Anne Sexton’s “The Starry Night”
That does not keep me from having a terrible need of - shall I say the word - religion. Then I go out at night to paint the stars.
- Vincent Van Gogh in a letter to his brother
The town does not exist
except where one black-haired tree slips
up like a drowned woman into the hot sky.
The town is silent. The night boils with eleven stars.
Oh starry night! This is how
I want to die.
It moves. They are all alive.
Even the moon bulges in its orange irons
to push children, like a god, from its eye.
The old unseen serpent swallows up the stars.
Oh starry starry night! This is how
I want to die:
into that rushing beast of the night,
sucked up by that great dragon, to split
from my life with no flag,
no belly,
no cry.
Anne Sexton
It is impossible for me to write about how I feel. I realized this around the fourth grade when feelings I couldn't control keep rising in my head, reminding me that I am nothing but a shell of skin that cannot do anything. I cannot even control my own thoughts. Back then, I'd futilely try to write what I felt but only ended up with a blizzard of paper balls next to my desk and the husk of a spiral notebook. Nothing could articulate the storm going on inside of my head. Then, in the 10th grade, when a substitute told the class to find a poem and write about it, I stumbled upon this poem.
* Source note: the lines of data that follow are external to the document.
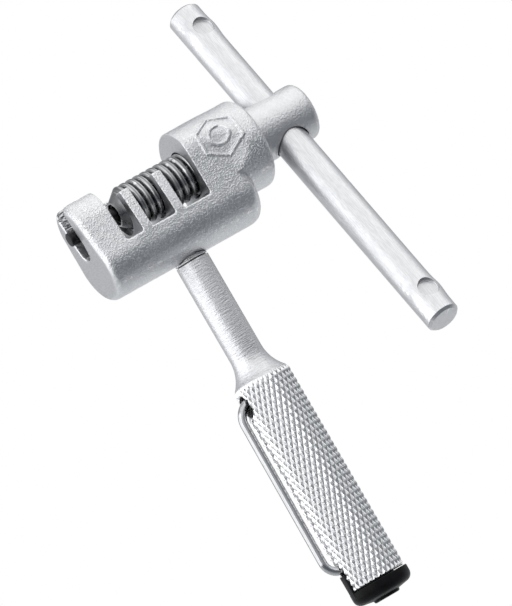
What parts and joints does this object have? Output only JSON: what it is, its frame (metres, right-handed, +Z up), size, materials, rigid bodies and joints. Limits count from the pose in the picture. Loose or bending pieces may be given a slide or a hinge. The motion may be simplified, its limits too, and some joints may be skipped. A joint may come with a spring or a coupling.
{
  "type": "chain tool",
  "caption": "Hand chain-rivet press: cast cradle with chain slots, threaded screw and driver pin, sliding tommy bar, knurled handle with stowed chain hook and end cap.",
  "frame": {"origin": "middle of the end cap's lowest face, on the handle's axis", "axes": "+Z up the handle to the cradle; +X along the driving screw towards its head, 103.4 mm above the origin; Y runs along the chain, which lies across the cradle"},
  "size_m": [0.0641, 0.051, 0.1376],
  "materials": {
    "cast_nickel": "nickel plated over a fine cast texture, satin",
    "turned_steel": "turned and plated, satin",
    "dark_steel": "plain hardened steel, machined",
    "black_oxide": "black oxide, satin",
    "bright_wire": "polished wire",
    "black_plastic": "moulded, semi-gloss"
  },
  "bodies": {
    "tool": {"tool_body": "cast_nickel", "neck_ring": "turned_steel", "handle": "turned_steel"},
    "pin_carriage": {"driver_pin": "black_oxide"},
    "screw": {"drive_screw": "dark_steel", "pin_bush": "black_oxide"},
    "bar": {"tommy_bar": "turned_steel"},
    "hook": {"chain_hook": "bright_wire"},
    "cap": {"end_cap": "black_plastic", "spare_pin": "black_oxide"}
  },
  "joints": [
    {"name": "screw_feed", "type": "slide", "parent": "tool", "child": "pin_carriage", "axis": [1, 0, 0], "range_m": [-0.00025, 0.02725]},
    {"name": "screw_turn", "type": "hinge", "parent": "pin_carriage", "child": "screw", "pos_m": [0.0339, 0, 0.1034], "axis": [1, 0, 0], "range_deg": [-45, 5400]},
    {"name": "bar_slide", "type": "slide", "parent": "screw", "child": "bar", "axis": [0, -0.4439, -0.8961], "range_m": [-0.047, 0.02]},
    {"name": "hook_pull", "type": "slide", "parent": "tool", "child": "hook", "axis": [-1, 0, 0], "range_m": [0, 0.014]},
    {"name": "cap_pull", "type": "slide", "parent": "tool", "child": "cap", "axis": [0, 0, -1], "range_m": [0, 0.034]}
  ],
  "couplings": [
    {"joint": "screw_feed", "follows": "screw_turn", "m_per_rad": 0.00028871}
  ]
}
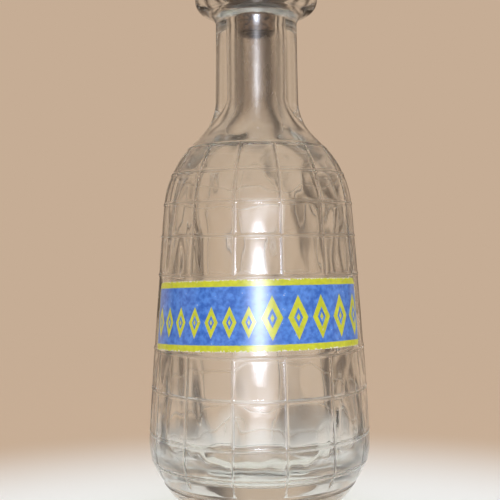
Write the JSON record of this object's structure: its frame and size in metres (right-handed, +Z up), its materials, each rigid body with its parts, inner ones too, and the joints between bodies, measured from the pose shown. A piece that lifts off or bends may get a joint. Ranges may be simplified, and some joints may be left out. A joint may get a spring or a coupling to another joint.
{
  "type": "syrup dispenser",
  "caption": "Quilted glass syrup carafe with a paper label band, a corked metal pourer in its mouth and a hinged spout lid with a thumb lever.",
  "frame": {"origin": "centre of the resting ring under the base", "axes": "+Z up along the bottle; -Y is the label's side; the spout points along -X and the lid's hinge is at +X"},
  "size_m": [0.0968, 0.0964, 0.2708],
  "materials": {
    "glass": "clear pressed soda-lime glass, polished",
    "label_paper": "coated label paper, glossy",
    "cork": "dark aged cork",
    "plated_metal": "nickel-plated brass, lightly worn",
    "gasket_rubber": "matt"
  },
  "bodies": {
    "bottle": {"bottle": "glass", "label": "label_paper"},
    "stopper": {"cork": "cork", "cork_washer": "plated_metal", "pour_tube": "plated_metal", "vent_tube": "plated_metal", "rim_gasket": "gasket_rubber", "drip_dish": "plated_metal", "stem": "plated_metal", "stem_knop": "plated_metal", "pouring_bowl": "plated_metal", "rim_bead": "plated_metal", "spout_beak": "plated_metal", "hinge_bracket": "plated_metal", "bracket_rivets": "plated_metal", "hinge_pin": "plated_metal"},
    "lid": {"lid_shell": "plated_metal", "lid_strap": "plated_metal", "strap_rivets": "plated_metal", "thumb_lever": "plated_metal", "lid_finial": "plated_metal", "finial_nut": "plated_metal"}
  },
  "joints": [
    {"name": "stopper_lift", "type": "slide", "parent": "bottle", "child": "stopper", "axis": [0, 0, 1], "range_m": [0, 0.03]},
    {"name": "lid_hinge", "type": "hinge", "parent": "stopper", "child": "lid", "pos_m": [0.022, 0, 0.2563], "axis": [0, 1, 0], "range_deg": [0, 95]}
  ]
}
I learned about Vincent van Gogh in the fourth grade, amidst my hailstorm of feelings, and became enamored with his craziness. From his lilies to his nights to his severed ear and thirst for deadly yellow paint, I wanted to know everything about him. That was what intrigued me about this poem. But as I read more of Sexton's work, I realized she wasn't talking about the painting, she was talking about him and his feelings. Their feelings that they shared. So, for the next phase of the project, I researched her.
I share a lot in common with these two. For one, I too experience their crazy. Anne Sexton and Vincent van Gogh were both diagnosed with bipolar disorder, the main suspect in the case of what's making me feel so weird. As I delved deeper, they became more like me. They tapped into their art forms to escape the reality of what happened in their heads. They both attempted (and later succumbed to) suicide and they both felt alone for long periods of their life. Which is what led me to both. I got a B on my project, but I am a long way from finishing. I want to become an author like Anne Sexton. I want to have my pieces sell for millions like van Gogh. But most importantly, I want to live the happy life that neither of them seemed able to grasp.
This poem is more to me than just a poem. I am going to figure out how to articulate things that I feel, even if I have to use every notebook I can find to do so. This poem showed me that sometimes you have to use other people's feelings to articulate your own, something I am trying to master now.